Mucho más calado tiene la pretensión, explicitada en la nueva ley, de convertir la Agencia catalana en la única Administración tributaria del Principado, yendo incluso más allá de lo previsto en el Estatuto de Autonomía aprobado hace un año, según ha reconocido el propio consejero de Hacienda. Con el nuevo organismo se quiere gestionar en exclusiva no solo los tributos antes citados, sino también los tributos cedidos parcialmente (IRPF, IVA e Impuestos especiales), e incluso los no cedidos (sobre sociedades y sobre la renta de no residentes). Es cierto que, literalmente, lo que se dice perseguir es el establecimiento de un consorcio paritario entre la AEAT y la Agencia Tributaria catalana, pero detrás de esta fórmula aparentemente inocua se encuentra la intención política de hacer desaparecer en Cataluña cualquier vestigio de la Hacienda estatal, pues de otro modo no se entiende la creación de una estructura administrativa compleja y detallada. Para participar en un mero consorcio, de los que existen numerosos ejemplos en las diversas organizaciones administrativas de nuestro Derecho, no hacían falta tantas alforjas.

Desde esta perspectiva, la creación de la Agencia tributaria catalana resulta criticable. Ante todo, por razones de oportunidad ¿No hubiera sido más razonable esperar al pronunciamiento del Tribunal Constitucional sobre esta y otras cuestiones que se le han planteado respecto del Estatuto catalán del 2006? Existe la sensación de que, con esta decisión, se ha querido practicar una política de hechos consumados, lo que casa mal, por decirlo de forma suave, con el respeto que, al menos de boquilla, se dice profesar a tan alta Institución. También, porque supone una medida contraria a la eficiencia de los servicios públicos (principio que también tiene relevancia constitucional). Por más que se pretenda justificar, no hay quien pueda aceptar sensatamente que trocear la Administración Tributaria sea un mecanismo eficaz para mejorar la aplicación de los tributos. En una economía globalizada, con cada vez mayores posibilidades de deslocalización de rentas y de actividades (y de comportamientos fraudulentos, no nos engañemos), no parece una respuesta en buena dirección dividir la organización tributaria única ahora existente en España, que, por cierto, sirve de modelo a otras similares en Europa, en múltiples organizaciones independientes, y utilizo el plural de forma consciente porque no nos cabe la más mínima duda de que el precedente catalán, aunque les pese a los defensores de su singularidad, será seguido con entusiasmo por algunas otras comunidades autónomas si ahora no se le pone coto.
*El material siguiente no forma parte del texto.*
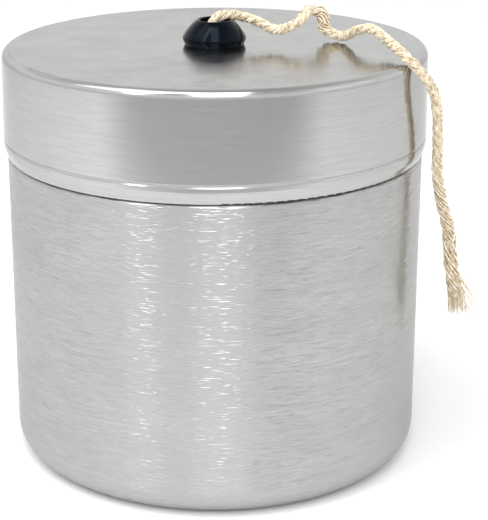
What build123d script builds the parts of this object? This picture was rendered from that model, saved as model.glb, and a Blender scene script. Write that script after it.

Pero, sobre todo, las críticas más severas a la creación de la Agencia Tributaria catalana se deben plantear desde la configuración constitucional de las Haciendas Públicas. En primer lugar, porque establece una relación bilateral entre el Estado y la comunidad autónoma que, en materia de financiación pública, no se encuentra reconocida en nuestra Constitución, puesto que el Tribunal Constitucional ha dicho en muchas ocasiones, la última este mismo año para rechazar unos recursos de la Junta de Andalucía contra el sistema de financiación de las CC AA, que la coordinación de todas las Haciendas corresponde en exclusiva al Estado.
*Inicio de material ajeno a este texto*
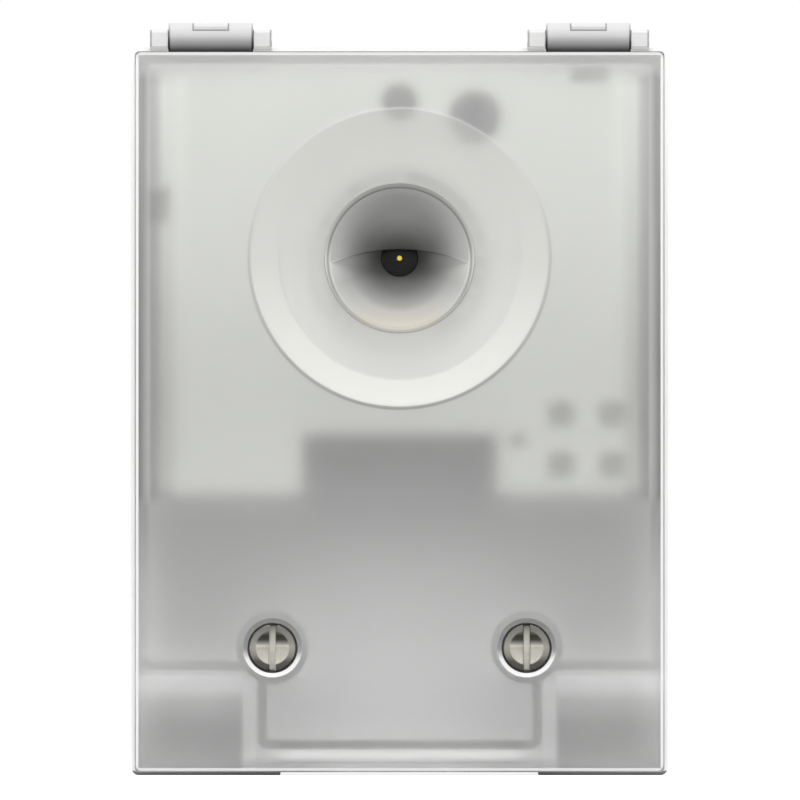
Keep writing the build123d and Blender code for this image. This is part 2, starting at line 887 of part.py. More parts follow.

En segundo término, porque vulnera el llamado bloque constitucional, constituido en esta materia por la Ley de Financiación de las CC AA, dictada en aplicación de lo dispuesto en el artículo 157.3 CE, que otorga al Estado la gestión exclusiva de los tributos.

En tercer lugar, porque la asunción de funciones estatales prevista vulnera la Constitución, que solo prevé la delegación de las funciones del Estado en competencias de carácter material (por ejemplo, la gestión de los aeropuertos nacionales, de lo que tanto se habla en estos días), pero no la delegación en una competencia instrumental como es la gestión de los ingresos públicos.

Y por último, porque ello supondría la desaparición, al menos en una parte del territorio nacional, de uno de los instrumentos visibles de la soberanía, tan disminuida hoy día, por otro lado, como es la recaudación de los tributos. El ejemplo de los territorios forales, que se ha esgrimido como precedente, no nos sirve. De un lado, porque está amparado constitucionalmente, por más dudas que suscite la fórmula existente. Y de otro, porque es un sistema de gestión tributaria de otros tiempos, que no responde a las necesidades y los retos actuales de la Hacienda Pública.